アパーチャーグリル(アパーチャグリルとも)はCRTディスプレイの技術の一つで、電子ビームRGBすなわち赤、緑、青の各色をすだれ状に表示するものを指す。他のCRTディスプレイの技術にシャドーマスクスロットマスクがある。

アパーチャーグリル方式の画面拡大図。
アパーチャーグリル方式による英字「e」の拡大図。

概要

編集

アパーチャーグリルは金属の薄い板に走査線移動方向に対してほぼ直角(大抵は垂直)にすだれ状の穴があけられている。垂直方向に細い金属線がすだれ状に張られているとも表現できる。振動で穴が揺れ、隣り合ったマスク同士が接触して映像が乱れるのを防ぐために、水平方向にさらに細い金属線の支持体(テンションワイヤー、ダンパー線、ダンパ線)が1~3本入れられている(画面に見えるごく細い水平線はそれである)。支持体は画面表面のガラスのすぐ裏側に置かれ、画面サイズにより本数や位置が異なる(1本の場合は画面中央、2本の場合画面上下の4分の1ほどに配置されるなど、各社でさまざまである)。
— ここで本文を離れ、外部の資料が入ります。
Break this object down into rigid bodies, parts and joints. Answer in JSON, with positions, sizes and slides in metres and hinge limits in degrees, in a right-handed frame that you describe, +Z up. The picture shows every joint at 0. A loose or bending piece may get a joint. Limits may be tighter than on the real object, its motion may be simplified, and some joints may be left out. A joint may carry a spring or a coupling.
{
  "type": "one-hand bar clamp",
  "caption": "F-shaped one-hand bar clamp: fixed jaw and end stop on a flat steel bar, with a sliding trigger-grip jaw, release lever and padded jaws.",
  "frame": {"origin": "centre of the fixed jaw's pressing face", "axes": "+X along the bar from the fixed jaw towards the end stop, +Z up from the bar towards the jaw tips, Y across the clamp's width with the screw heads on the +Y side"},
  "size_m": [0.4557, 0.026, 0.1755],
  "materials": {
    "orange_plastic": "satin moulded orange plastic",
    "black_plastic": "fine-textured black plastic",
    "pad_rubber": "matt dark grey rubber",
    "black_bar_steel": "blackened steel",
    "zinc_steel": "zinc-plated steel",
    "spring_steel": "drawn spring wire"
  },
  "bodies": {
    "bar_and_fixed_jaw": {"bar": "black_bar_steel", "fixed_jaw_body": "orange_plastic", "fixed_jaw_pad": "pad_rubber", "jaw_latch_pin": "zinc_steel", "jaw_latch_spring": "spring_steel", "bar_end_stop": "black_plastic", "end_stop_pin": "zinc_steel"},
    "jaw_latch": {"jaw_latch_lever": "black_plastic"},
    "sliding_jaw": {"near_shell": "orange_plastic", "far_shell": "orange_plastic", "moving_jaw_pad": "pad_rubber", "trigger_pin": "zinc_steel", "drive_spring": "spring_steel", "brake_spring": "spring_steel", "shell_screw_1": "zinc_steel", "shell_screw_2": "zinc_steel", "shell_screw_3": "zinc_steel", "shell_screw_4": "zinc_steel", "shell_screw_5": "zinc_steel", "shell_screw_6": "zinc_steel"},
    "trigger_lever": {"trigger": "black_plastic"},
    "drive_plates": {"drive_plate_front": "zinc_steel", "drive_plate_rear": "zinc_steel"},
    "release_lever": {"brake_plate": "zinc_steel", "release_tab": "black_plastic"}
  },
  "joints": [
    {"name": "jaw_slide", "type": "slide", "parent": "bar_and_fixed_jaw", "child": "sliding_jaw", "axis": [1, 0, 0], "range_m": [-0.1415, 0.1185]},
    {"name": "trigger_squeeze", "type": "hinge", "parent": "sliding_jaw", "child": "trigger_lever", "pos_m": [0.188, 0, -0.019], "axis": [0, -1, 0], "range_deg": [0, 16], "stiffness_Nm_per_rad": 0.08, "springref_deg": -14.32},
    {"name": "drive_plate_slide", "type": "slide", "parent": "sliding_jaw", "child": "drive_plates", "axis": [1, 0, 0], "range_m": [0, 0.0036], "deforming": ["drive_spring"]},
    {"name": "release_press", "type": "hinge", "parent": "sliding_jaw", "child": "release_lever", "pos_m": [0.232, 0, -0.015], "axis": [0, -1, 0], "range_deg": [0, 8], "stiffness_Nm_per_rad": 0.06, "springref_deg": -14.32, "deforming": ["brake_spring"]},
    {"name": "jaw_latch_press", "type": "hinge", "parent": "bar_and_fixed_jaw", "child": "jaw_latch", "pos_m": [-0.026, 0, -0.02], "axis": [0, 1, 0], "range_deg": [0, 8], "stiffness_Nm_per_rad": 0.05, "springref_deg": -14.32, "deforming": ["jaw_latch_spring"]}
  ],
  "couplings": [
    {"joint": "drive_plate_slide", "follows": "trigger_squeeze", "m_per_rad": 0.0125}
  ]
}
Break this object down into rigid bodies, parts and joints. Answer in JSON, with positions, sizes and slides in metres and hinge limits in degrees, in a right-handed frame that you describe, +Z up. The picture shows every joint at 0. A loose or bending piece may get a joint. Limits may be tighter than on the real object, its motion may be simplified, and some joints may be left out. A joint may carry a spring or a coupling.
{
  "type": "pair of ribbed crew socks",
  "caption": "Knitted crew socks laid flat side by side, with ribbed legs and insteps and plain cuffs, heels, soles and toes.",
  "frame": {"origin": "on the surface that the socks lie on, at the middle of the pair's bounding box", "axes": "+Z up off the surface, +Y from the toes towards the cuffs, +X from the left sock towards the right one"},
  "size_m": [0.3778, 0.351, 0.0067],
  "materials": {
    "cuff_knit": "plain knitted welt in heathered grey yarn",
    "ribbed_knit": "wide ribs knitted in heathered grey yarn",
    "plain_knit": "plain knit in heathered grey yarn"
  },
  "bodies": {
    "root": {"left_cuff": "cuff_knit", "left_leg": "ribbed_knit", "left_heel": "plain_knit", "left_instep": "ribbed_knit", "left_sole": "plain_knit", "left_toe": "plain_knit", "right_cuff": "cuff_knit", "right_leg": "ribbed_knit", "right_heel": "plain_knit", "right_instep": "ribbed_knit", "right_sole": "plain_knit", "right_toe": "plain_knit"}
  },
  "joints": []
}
アパーチャグリルは、シャドーマスクのように穴が正六角平面充填状に開いた型よりも、遮断される電子ビームが少なく透過量が多いため、より高輝度の画面となるほか、マスクピッチ(マスクに開いた穴の間隔)をより細かく出来ることから、にじみの少ない映像出力を特徴とする。

シャドーマスクと同様、電子ビームを浴び続けて熱を持つため、熱膨張しにくい素材が使用される。一方で、すだれ状の細い構造体が無数に並ぶため、大画面化が難しい。

歴史

編集

アパーチャーグリル方式を初めて採用したのはノーベル物理学賞受賞者であるアーネスト・ローレンスによって発明されたクロマトロン(w:Chromatron)である。

アメリカでの展示会でクロマトロンの展示を見たソニーの技術者が技術を改良し、独自ブランドの「トリニトロン」を開発した。のちに三菱電機も同様の構造を採用し、「ダイヤモンドトロン」を開発した。トリニトロンとダイヤモンドトロンの違いは、電子銃の数である。トリニトロンは1つだった(CMでは1ガン3ビームとうたっていた)のに対して、ダイヤモンドトロンの電子銃は3本であった。